Kelley-Hilton, a 20-year veteran of the investigative due diligence industry, officially launched her firm last month. Hilton Global helps investors like pension funds, family offices and funds of funds to uncover any unflattering information about the people and companies who might manage their money. Kelley-Hilton has added Randy Shain, Co-Founder of BackTrack Reports (which he sold to First Advantage), to her team as Chief Operating Officer to fuel growth and help implement processes and technology to differentiate the firm in the market. Shain says that, despite the abundance of information available on hedge and private equity fund managers nowadays, finding the unpleasant truth isn’t as easy as scrolling through a Twitter feed.
“Our jobs have gotten harder, not easier, because of the amount of data available,” he said. “There are thousands of pages of information from court filings to regulatory filings, from social media to trade magazines that we have to distill into a report of just ten or so pages for a client. It’s not a case of pushing a button and then up comes a report.”
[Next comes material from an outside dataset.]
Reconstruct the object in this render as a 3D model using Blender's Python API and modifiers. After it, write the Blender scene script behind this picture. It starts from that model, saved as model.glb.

Because of the transparency that the internet and social media has brought to society at large, tales of fund managers getting arrested for drink- or drugs-related pursuits are on the wane; many managers have “grown up,” according to Shain. But for those managers who do have a blemish or two on their record, all is not lost. Investors can be reasonable when it comes to previous egregious behaviour, says Shain, although context is critical.
“If you have a hedge fund manager who is 40 years old now and had one DUI when he or she was 19, some investors will look past that, assuming it was a one-off and that no one got hurt. But a hedge fund manager getting a DUI at 40 years old? I’ve seen one example where a manager had three of them at that age. Seriously, just get an Uber. There are no excuses to drive home drunk now. If someone’s doing it in their 30’s and 40’s, then clients may call into question that person’s judgement and risk management.”
Aside from anything crime-related, fabrications of educational qualifications, job positions and professional designations are another area of focus, although this time, it’s more based on consistency.
“Nowadays, if you think about where your biography is, people do have a hard time keeping it consistent, because there are so many places it appears. There’s the questionnaire for the allocators, the LinkedIn profile, your board member bio, your wedding announcement, a PR Newswire press release,” said Shain. “But that’s not really an excuse. You have to be pretty exact, and truthful. We’re checking them all, and errors, omissions or inconsistencies do raise an eyebrow for investors.”
It’s not just the individual fund managers that Kelley-Hilton and Shain have their eye on, however. The firm-level information can be particularly revealing to investors.
“Managers always forget that we’re checking not only themselves personally, but their company as well. Are there a lot of people leaving? If so, what’s going on there? If something like this is a one-off, then maybe it’s not such an issue. But if it’s a regular occurrence, that could indicate a bigger problem. There are also reviews by employees online. These types of issues tend to be a big deal to investors,” said Shain.
It’s one thing diligencing an investment manager for a potential allocation, but diligencing business owners and entrepreneurs for private equity and venture capital firms is another proposition entirely – and one that’s oftentimes more fun.
“We find a lot on these guys,” said Shain. “The difference is that private equity firms don’t always want to hear the bad news, because they really want to get the deal over the line. They come to us late in the buying process, and because they have investors to answer to, any red flags can really mess up the process.”
“Because most business owners don’t work in as heavily regulated industries, there are more interesting cases,” she says. “They don’t always appreciate that there are people looking into their background. I’ve seen deals get derailed before because of what’s come up on the background check.”
Investigative due diligence has long been associated with finding out things that an investment manager probably doesn’t want found out. Times they are a changing, however, and for Kelley-Hilton, that’s certainly the case.
“We see more and more requests for analysis of ESG-related factors from our clients,” she said. “For example, if you look at the ‘S’ in ESG, then investors want to know that the manager is promoting diversity at their firms. Avoiding bad things no longer gets you a gold star.”